Increases in histones and ROS
While the effects on lifespan and frailty were positive, glibenclamide increased, rather than decreased, mitochondrial reactive oxygen species (ROS) in lung fibroblasts. The researchers found that this was due to the inhibition of the TCA metabolic cycle, which forced the mitochondria to use oxygen-burning glycolysis instead [7]. The researchers hold that these effects on the TCA cycle are core to its beneficial effects, as they relate to the methionine cycle, which affects methylation.
On the first day of treatment in lung fibroblasts, glibenclamide immediately upregulated the senescence suppressor H3K27me3. Interestingly, when given for five days, glibenclamide upregulated both H3K4me3 and H3K27me3 in these cells while having no effect on H3K9me3.
Benefits for mice
The researchers also experimented on Black 6 mice. One group of 12-month-old mice was given glibenclamide, another was given NMN, and a third served as a control group. At 26 and 27 months of age, the glibenclamide group had significantly less frailty than either of the other groups. Mice given NMN appeared to live slightly longer on average, but the effect was not statistically significant; mice given glibenclamide, on the other hand, lived significantly longer.

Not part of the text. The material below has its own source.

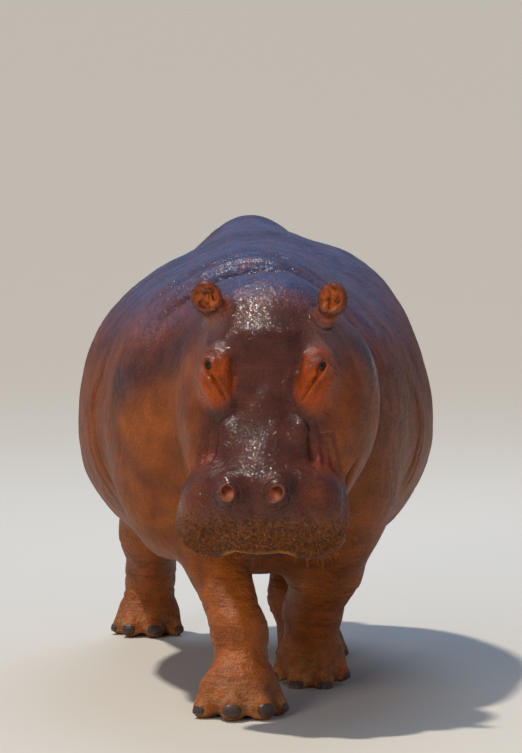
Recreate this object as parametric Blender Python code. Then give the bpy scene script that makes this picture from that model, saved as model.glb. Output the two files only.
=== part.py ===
"""A common hippopotamus (Hippopotamus amphibius) as a life-size still model, walking with its head low.

The flesh is one blended form: ellipsoids and tapering limbs whose distances are joined by a smooth minimum.
It is meshed once, thinned, and then parted with thin cuts into head, jaw, neck, trunk, legs and feet.
Eyes, ears, tail and the sixteen nails are pieces of their own.

Metres, +Z up. The animal faces -Y and its left side is +X. The origin is on the floor under the middle.
"""

import math

import bmesh
import bpy
import numpy as np
from mathutils import Matrix, Vector

# ---- driving dimensions --------------------------------------------------------------------------

CELL = 0.020  # edge of the cells that the blended flesh is meshed with
EAR_CELL = 0.0065
TAIL_CELL = 0.011
CUT = 0.0006  # width of the thin cuts between neighbouring pieces
HEAD_TRIANGLES = 1380  # what the flesh is thinned to before it is parted
BODY_TRIANGLES = 1340
FEET_TRIANGLES = 600
EAR_TRIANGLES = 190
TAIL_TRIANGLES = 150

BARREL_WIDTH = 1.145
BACK_HEIGHT = 1.405  # at the middle of the back; the spine's ridge stands over it
BELLY_HEIGHT = 0.368  # clear of the floor
BARREL_MIDDLE = Vector((0.010, 1.22, 0.8865))

HEAD_JOINT = Vector((0.091, 0.141, 1.232))  # where the skull meets the neck
HEAD_PITCH = math.radians(56)  # how far the muzzle hangs below level
HEAD_YAW = math.radians(-10.5)  # the head turns to its right

EYE_PLACE = Vector((0.168, -0.249, 0.126))  # in the head's frame, left side
EYE_RADIUS = 0.024
EAR_PLACE = Vector((0.194, -0.050, 0.190))
MOUTH_FRONT = Vector((0, -0.78, -0.046))  # where the lips meet, in the middle of the muzzle
MOUTH_RISE = 0.05  # how the line of the lips climbs towards the jaw's corner

WRIST_HEIGHT = 0.150  # where the feet part from the legs
NAIL_CLEARANCE = 0.004  # the nails are worn flat just above the floor
NAIL_LEAN = math.radians(-22)  # the nails slope back from the floor
DRUM_SIDES = 20  # of the round cuts that part the legs from the body


# ---- blended flesh -------------------------------------------------------------------------------


def smooth_min(a, b, width):
    """The smaller of two distances, rounded where they are within width of each other."""
    overlap = np.maximum(width - np.abs(a - b), 0.0) / width
    return np.minimum(a, b) - overlap * overlap * width / 4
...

Another experiment found that, while its physical benefits were not apparent at this age, glibenclamide reduces liver fibrosis and senescence in 20.5-month-old mice. In these animals, the drug was found to have significant effects on H3K27me3 but not H3K4me3.
While its anti-aging effects have not been tested in human beings, glibenclamide is a drug that is already being prescribed in the clinic. If these beneficial effects can be confirmed in human beings, this drug might be more widely prescribed to slow cellular senescence, particularly in the liver. The researchers also suggest that derivatives of this drug could be developed to more precisely target MDH2 to further slow cellular senescence.
Literature
[1] Yan, K., Ji, Q., Zhao, D., Li, M., Sun, X., Wang, Z., … & Liu, G. H. (2023). SGF29 nuclear condensates reinforce cellular aging. Cell Discovery, 9(1), 110.
[2] Kotake, Y., Zeng, Y., & Xiong, Y. (2009). DDB1-CUL4 and MLL1 mediate oncogene-induced p16 INK4a activation. Cancer research, 69(5), 1809-1814.
[3] Zhang, B., Long, Q., Wu, S., Xu, Q., Song, S., Han, L., … & Sun, Y. (2021). KDM4 orchestrates epigenomic remodeling of senescent cells and potentiates the senescence-associated secretory phenotype. Nature aging, 1(5), 454-472.
[4] Hsu, C. L., Lo, Y. C., & Kao, C. F. (2021). H3K4 methylation in aging and metabolism. Epigenomes, 5(2), 14.
[5] Salminen, A., Kauppinen, A., Hiltunen, M., & Kaarniranta, K. (2014). Krebs cycle intermediates regulate DNA and histone methylation: epigenetic impact on the aging process. Ageing research reviews, 16, 45-65.
[6] Mao, Z., Liu, W., Huang, Y., Sun, T., Bao, K., Feng, J., … & Li, J. (2022). Anti-aging effects of chlorpropamide depend on mitochondrial complex-II and the production of mitochondrial reactive oxygen species. Acta Pharmaceutica Sinica B, 12(2), 665-677.
[7] Li, X., Yang, Y., Zhang, B., Lin, X., Fu, X., An, Y., … & Yu, T. (2022). Lactate metabolism in human health and disease. Signal transduction and targeted therapy, 7(1), 305.